* [AIM OF THE TASK]
Return only the lines running from the line with "make_body()" down to the line with "obj.parent = None", both included, exactly as they appear.

+ + + +

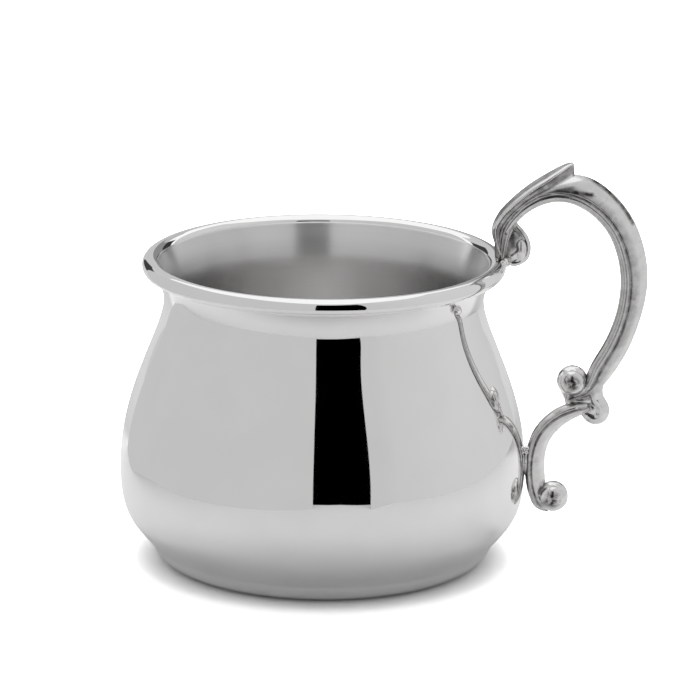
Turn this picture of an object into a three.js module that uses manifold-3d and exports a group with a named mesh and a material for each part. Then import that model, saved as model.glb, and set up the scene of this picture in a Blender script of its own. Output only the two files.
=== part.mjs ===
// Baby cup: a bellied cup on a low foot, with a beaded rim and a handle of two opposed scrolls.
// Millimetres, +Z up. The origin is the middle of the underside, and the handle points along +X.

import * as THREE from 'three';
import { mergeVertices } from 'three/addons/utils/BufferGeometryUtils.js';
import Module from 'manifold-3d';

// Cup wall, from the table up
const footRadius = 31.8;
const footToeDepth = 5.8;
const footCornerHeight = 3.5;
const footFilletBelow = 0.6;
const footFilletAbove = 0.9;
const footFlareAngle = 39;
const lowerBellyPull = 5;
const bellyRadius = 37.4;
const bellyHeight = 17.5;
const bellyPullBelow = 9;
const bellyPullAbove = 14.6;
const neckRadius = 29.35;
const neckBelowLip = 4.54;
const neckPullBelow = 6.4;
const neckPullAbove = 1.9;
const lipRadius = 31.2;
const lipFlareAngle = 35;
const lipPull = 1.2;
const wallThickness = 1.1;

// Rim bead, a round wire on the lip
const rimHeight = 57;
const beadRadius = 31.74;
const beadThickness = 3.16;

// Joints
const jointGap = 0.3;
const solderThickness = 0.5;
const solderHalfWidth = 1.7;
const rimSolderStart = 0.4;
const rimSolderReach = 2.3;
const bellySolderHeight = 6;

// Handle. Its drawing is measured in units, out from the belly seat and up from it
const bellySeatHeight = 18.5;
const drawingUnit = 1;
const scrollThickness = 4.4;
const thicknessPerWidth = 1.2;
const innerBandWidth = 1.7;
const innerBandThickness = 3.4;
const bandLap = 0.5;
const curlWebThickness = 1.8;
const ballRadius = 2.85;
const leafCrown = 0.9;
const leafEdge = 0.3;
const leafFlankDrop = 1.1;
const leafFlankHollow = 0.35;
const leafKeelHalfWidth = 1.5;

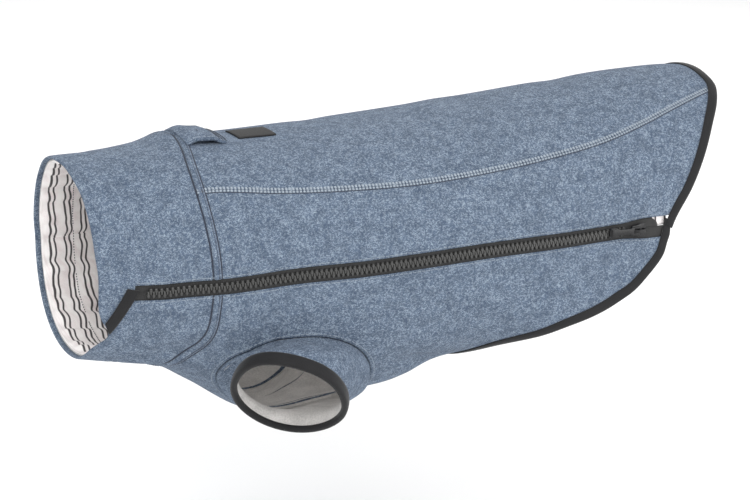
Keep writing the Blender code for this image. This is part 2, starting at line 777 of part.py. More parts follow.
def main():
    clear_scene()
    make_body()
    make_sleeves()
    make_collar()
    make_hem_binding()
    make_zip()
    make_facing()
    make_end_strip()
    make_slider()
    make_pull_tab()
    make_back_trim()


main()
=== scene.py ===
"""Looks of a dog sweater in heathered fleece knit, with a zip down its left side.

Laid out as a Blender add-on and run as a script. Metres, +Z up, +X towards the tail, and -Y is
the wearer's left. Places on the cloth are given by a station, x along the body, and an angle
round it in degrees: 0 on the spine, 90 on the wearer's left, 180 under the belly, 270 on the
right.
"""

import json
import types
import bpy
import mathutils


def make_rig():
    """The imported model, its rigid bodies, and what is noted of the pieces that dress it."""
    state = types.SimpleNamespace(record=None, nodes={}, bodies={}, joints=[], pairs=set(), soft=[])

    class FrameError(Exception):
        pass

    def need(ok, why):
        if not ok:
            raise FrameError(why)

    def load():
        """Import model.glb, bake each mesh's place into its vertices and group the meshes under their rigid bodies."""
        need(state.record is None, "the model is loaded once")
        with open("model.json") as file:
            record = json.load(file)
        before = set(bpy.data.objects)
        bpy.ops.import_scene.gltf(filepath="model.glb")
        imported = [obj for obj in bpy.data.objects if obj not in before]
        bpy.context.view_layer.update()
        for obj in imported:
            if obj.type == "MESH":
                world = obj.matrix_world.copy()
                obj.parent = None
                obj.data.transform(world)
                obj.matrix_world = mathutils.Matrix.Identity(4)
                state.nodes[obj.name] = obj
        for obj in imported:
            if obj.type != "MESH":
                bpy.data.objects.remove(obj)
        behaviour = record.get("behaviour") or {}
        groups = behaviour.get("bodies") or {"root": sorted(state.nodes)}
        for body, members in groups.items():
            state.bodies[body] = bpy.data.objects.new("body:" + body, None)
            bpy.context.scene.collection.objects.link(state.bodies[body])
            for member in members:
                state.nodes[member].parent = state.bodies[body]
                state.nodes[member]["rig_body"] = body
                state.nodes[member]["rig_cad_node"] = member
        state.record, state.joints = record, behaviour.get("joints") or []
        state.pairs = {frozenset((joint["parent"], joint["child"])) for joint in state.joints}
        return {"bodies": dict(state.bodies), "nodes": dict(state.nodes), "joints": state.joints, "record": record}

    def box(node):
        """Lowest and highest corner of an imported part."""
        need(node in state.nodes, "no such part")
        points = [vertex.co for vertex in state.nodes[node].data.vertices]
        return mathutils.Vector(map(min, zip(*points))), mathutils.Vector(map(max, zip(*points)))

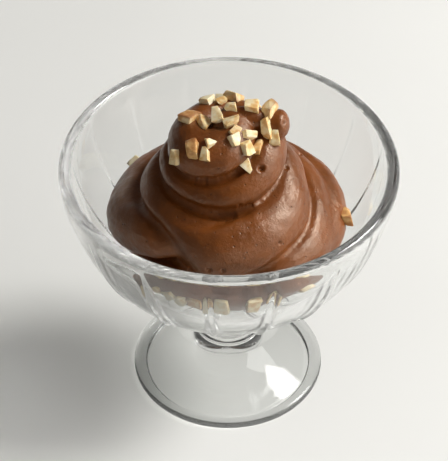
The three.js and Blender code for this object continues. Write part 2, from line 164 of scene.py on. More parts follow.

+ + + +

* [ANSWER TO THIS PROBLEM]
    make_body()
    make_sleeves()
    make_collar()
    make_hem_binding()
    make_zip()
    make_facing()
    make_end_strip()
    make_slider()
    make_pull_tab()
    make_back_trim()


main()
=== scene.py ===
"""Looks of a dog sweater in heathered fleece knit, with a zip down its left side.

Laid out as a Blender add-on and run as a script. Metres, +Z up, +X towards the tail, and -Y is
the wearer's left. Places on the cloth are given by a station, x along the body, and an angle
round it in degrees: 0 on the spine, 90 on the wearer's left, 180 under the belly, 270 on the
right.
"""

import json
import types
import bpy
import mathutils


def make_rig():
    """The imported model, its rigid bodies, and what is noted of the pieces that dress it."""
    state = types.SimpleNamespace(record=None, nodes={}, bodies={}, joints=[], pairs=set(), soft=[])

    class FrameError(Exception):
        pass

    def need(ok, why):
        if not ok:
            raise FrameError(why)

    def load():
        """Import model.glb, bake each mesh's place into its vertices and group the meshes under their rigid bodies."""
        need(state.record is None, "the model is loaded once")
        with open("model.json") as file:
            record = json.load(file)
        before = set(bpy.data.objects)
        bpy.ops.import_scene.gltf(filepath="model.glb")
        imported = [obj for obj in bpy.data.objects if obj not in before]
        bpy.context.view_layer.update()
        for obj in imported:
            if obj.type == "MESH":
                world = obj.matrix_world.copy()
                obj.parent = None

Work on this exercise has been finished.